Directive:
Using the data below, tally the lines that include the string "scene". Only the number is wanted.
[BEGIN]
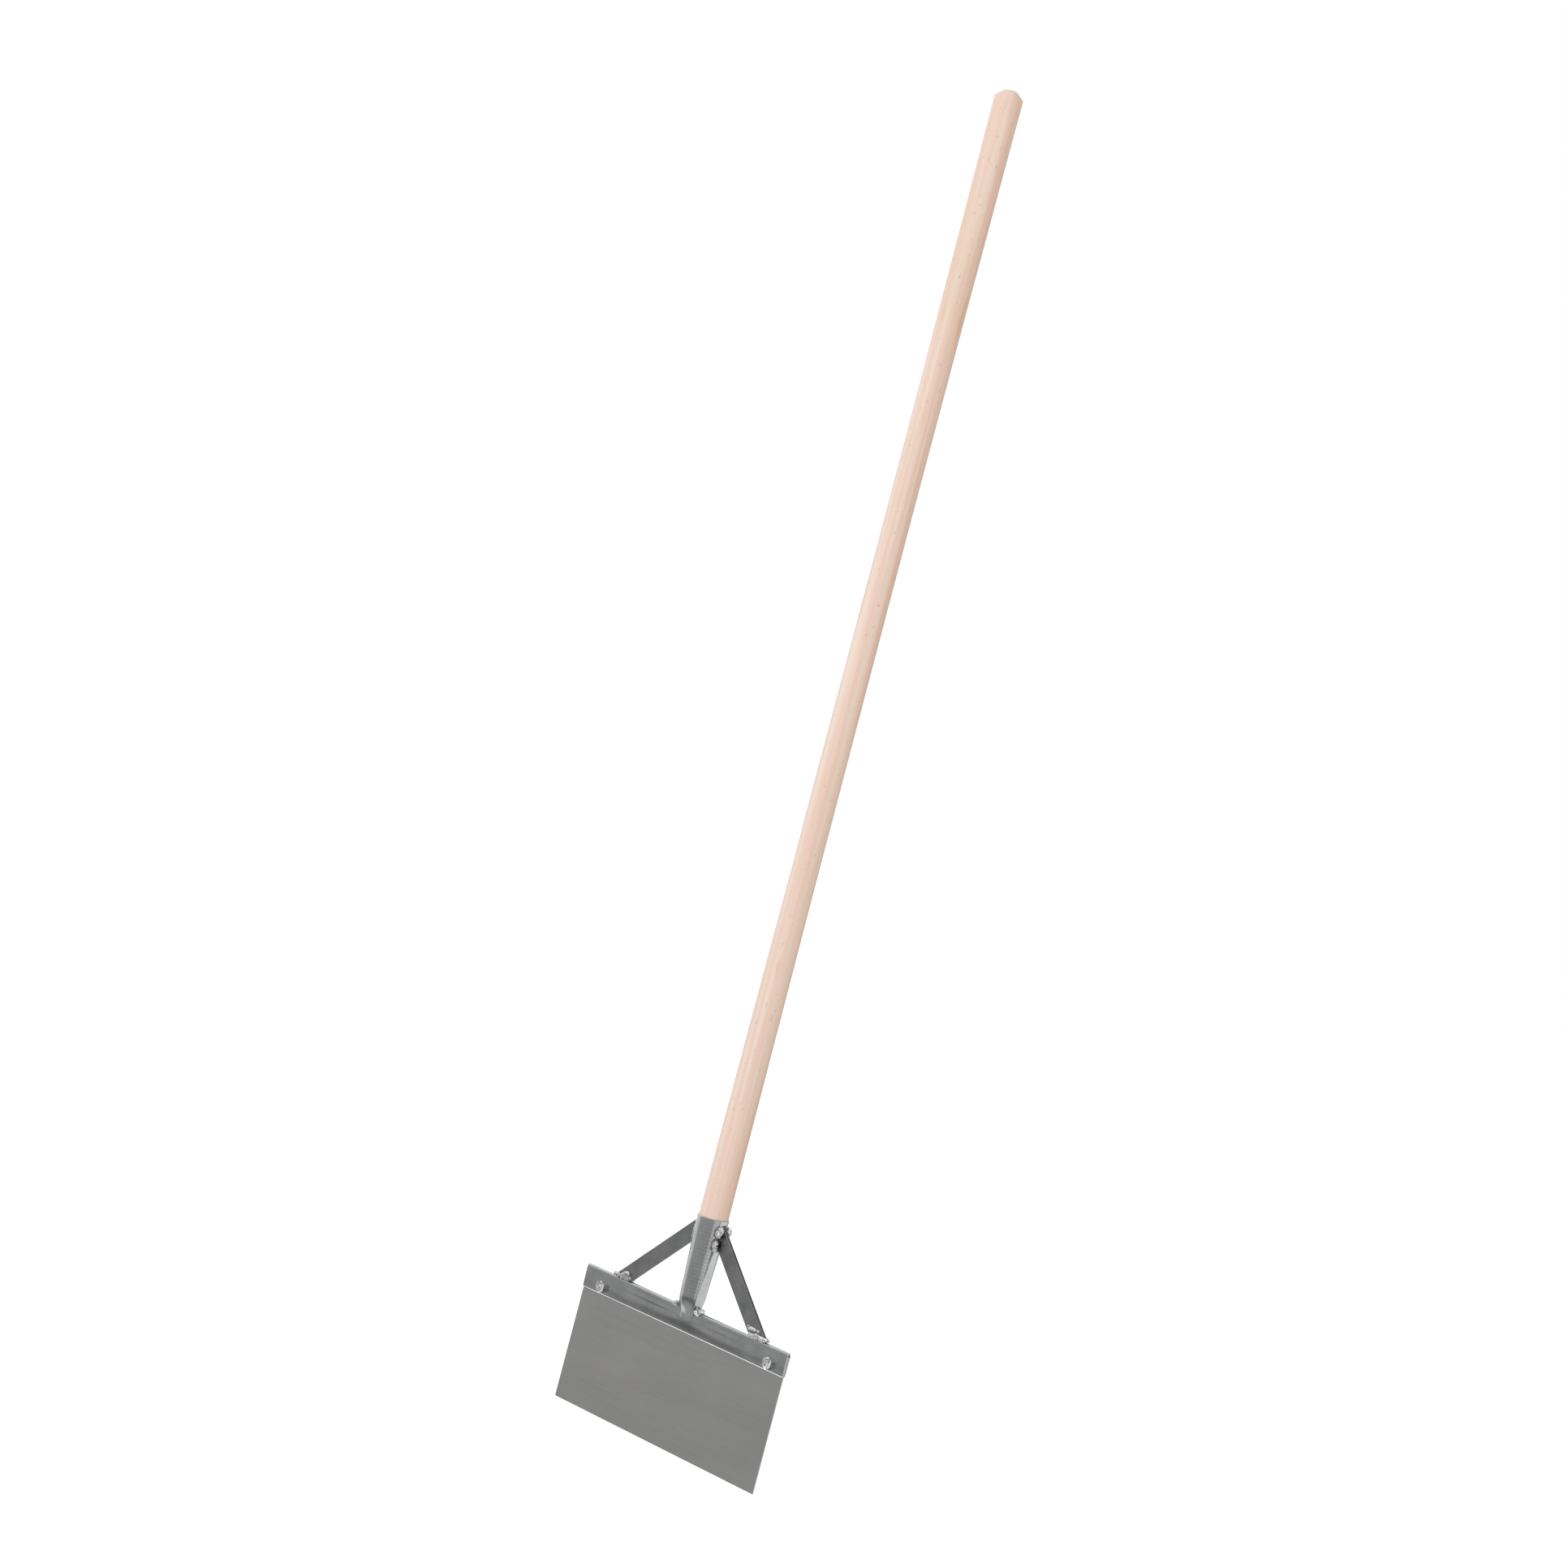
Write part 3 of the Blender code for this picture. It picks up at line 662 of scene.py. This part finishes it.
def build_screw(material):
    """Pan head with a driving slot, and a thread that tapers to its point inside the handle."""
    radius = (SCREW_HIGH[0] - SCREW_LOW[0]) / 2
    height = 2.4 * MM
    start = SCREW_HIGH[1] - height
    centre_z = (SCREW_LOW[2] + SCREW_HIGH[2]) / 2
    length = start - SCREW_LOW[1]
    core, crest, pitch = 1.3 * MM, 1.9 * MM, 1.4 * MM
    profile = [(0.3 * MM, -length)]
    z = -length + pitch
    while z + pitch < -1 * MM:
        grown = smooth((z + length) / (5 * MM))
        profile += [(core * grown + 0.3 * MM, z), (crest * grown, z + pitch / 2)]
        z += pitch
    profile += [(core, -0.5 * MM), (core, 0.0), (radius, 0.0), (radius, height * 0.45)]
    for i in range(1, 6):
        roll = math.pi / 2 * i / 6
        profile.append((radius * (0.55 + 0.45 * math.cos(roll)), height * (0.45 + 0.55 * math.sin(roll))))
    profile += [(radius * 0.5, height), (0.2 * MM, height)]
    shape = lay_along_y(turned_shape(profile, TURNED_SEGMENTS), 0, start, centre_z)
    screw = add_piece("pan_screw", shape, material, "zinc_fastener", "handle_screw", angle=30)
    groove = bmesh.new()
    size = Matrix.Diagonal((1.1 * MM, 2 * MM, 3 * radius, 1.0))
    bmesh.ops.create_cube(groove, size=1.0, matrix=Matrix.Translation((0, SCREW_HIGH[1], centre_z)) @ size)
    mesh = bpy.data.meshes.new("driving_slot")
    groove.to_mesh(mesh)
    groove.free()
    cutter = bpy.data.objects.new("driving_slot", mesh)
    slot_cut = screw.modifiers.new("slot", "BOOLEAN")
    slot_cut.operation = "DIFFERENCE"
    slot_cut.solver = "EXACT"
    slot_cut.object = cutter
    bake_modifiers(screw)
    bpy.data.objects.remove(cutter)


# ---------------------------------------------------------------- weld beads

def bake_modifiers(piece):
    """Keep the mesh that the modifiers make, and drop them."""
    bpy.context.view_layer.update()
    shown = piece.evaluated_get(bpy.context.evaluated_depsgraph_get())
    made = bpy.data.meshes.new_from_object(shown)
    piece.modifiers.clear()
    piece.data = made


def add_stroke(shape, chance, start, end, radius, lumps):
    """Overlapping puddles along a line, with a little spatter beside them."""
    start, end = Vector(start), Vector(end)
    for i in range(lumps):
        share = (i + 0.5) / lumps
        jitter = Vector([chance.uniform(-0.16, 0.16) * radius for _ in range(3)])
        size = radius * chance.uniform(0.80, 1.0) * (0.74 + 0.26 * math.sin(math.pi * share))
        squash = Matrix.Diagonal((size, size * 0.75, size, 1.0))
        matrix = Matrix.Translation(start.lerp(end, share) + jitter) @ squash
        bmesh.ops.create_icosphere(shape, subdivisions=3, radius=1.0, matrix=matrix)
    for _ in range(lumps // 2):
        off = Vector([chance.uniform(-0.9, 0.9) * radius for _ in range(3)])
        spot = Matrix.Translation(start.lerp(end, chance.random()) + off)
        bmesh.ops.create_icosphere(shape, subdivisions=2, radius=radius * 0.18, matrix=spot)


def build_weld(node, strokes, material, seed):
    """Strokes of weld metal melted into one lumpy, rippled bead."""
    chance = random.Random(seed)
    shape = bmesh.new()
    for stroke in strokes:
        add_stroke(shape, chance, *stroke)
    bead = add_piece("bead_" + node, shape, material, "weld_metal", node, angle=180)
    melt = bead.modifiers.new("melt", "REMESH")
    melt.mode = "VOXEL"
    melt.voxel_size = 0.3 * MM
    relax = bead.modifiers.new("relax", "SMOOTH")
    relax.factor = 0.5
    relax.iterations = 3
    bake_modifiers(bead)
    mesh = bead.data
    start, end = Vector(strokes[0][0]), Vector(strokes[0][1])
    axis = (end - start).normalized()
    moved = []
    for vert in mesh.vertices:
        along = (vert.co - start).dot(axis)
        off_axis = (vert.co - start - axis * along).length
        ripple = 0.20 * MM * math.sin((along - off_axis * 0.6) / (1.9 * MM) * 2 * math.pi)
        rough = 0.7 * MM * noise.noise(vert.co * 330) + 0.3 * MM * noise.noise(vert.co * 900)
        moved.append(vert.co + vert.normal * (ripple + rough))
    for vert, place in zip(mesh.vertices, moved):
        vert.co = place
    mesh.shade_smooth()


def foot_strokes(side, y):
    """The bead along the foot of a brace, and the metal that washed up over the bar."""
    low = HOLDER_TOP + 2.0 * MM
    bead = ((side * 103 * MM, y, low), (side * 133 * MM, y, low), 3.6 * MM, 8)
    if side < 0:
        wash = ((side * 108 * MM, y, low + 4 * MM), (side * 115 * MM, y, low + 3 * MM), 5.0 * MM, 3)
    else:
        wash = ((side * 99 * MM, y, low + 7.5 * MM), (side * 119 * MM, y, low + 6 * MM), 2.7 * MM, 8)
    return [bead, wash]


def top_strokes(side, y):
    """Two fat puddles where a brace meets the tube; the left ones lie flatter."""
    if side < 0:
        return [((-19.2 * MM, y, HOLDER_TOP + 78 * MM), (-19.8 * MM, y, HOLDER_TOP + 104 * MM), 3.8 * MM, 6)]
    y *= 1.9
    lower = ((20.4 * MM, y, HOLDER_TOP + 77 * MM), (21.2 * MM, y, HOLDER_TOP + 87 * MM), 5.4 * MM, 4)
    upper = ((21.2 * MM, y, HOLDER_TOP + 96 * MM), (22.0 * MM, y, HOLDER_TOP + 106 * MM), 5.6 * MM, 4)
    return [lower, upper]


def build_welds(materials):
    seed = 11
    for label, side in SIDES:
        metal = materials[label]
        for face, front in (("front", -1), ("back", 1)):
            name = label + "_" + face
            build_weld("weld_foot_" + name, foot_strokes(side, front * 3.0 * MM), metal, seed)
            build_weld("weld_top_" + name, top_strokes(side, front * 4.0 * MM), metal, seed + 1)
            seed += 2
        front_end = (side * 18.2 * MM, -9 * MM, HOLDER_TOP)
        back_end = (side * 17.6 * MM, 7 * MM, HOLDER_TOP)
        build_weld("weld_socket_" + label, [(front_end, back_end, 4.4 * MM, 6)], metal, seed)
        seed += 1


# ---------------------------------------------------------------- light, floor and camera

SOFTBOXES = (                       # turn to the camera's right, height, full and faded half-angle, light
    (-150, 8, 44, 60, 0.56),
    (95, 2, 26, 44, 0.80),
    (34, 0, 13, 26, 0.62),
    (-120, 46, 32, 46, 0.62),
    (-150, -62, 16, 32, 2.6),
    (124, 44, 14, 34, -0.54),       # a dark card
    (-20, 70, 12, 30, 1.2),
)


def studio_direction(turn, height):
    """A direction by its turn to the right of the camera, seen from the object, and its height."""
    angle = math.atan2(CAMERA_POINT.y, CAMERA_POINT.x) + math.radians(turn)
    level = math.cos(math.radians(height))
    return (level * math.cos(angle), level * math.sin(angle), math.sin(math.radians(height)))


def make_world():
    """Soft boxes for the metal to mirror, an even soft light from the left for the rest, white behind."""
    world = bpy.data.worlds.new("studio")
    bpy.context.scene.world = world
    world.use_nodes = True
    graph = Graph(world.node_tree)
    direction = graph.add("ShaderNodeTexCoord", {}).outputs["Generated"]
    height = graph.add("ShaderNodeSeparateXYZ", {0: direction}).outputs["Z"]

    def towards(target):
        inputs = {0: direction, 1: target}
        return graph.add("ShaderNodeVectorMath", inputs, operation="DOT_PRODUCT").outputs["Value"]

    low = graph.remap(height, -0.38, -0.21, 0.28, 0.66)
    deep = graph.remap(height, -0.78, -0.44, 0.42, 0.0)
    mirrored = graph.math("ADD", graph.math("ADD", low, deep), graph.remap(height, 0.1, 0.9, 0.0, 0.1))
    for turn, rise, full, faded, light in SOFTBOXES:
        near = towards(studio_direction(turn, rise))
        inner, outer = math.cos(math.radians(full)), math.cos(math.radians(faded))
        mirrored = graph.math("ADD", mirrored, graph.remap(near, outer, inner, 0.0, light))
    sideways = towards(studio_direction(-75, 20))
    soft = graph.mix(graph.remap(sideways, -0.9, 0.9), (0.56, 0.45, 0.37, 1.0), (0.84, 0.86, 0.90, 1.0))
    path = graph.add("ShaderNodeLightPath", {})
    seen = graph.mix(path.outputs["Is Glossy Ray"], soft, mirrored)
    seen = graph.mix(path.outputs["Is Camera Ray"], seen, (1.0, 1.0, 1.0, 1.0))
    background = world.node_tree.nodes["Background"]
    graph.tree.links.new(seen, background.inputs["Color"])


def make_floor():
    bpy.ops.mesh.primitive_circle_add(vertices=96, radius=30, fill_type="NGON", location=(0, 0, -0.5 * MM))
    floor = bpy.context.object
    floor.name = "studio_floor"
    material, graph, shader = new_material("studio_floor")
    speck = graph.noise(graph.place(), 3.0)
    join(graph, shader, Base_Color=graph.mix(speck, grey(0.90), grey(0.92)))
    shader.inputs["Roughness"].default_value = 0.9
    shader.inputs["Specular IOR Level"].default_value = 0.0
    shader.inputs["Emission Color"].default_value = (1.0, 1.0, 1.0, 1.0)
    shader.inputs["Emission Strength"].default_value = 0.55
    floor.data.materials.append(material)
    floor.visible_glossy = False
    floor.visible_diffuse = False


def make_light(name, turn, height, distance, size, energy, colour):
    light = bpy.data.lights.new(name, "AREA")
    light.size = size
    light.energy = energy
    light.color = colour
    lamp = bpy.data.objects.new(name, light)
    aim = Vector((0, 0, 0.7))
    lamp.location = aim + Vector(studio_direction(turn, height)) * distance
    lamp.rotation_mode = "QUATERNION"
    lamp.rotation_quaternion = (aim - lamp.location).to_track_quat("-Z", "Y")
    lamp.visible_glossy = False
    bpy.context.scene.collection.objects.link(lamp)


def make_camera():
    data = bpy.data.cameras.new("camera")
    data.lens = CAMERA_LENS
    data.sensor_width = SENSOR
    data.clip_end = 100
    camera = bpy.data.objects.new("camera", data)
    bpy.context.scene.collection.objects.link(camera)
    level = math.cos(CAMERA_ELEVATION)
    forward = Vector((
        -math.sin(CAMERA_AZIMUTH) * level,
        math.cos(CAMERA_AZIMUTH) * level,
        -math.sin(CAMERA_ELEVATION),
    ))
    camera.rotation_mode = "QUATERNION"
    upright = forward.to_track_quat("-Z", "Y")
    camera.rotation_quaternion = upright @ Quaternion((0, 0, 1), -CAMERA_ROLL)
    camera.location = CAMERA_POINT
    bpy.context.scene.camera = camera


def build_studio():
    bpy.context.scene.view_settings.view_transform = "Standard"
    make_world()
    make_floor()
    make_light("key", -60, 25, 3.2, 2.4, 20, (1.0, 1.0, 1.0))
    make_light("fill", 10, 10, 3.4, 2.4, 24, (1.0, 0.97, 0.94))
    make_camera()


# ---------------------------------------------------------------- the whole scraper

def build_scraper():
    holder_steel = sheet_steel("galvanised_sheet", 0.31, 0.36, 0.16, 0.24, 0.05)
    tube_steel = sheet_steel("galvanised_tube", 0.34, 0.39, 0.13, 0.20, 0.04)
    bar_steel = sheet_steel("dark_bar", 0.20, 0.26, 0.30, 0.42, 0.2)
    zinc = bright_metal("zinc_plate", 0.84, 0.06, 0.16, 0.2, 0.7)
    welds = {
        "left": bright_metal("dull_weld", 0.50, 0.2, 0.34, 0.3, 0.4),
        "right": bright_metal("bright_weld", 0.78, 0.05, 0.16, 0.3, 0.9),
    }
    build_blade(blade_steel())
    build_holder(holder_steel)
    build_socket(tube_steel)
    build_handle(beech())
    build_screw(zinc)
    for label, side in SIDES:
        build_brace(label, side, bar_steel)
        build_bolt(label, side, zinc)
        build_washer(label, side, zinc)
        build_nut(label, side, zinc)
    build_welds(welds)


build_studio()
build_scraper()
[END]
Exercise output:
6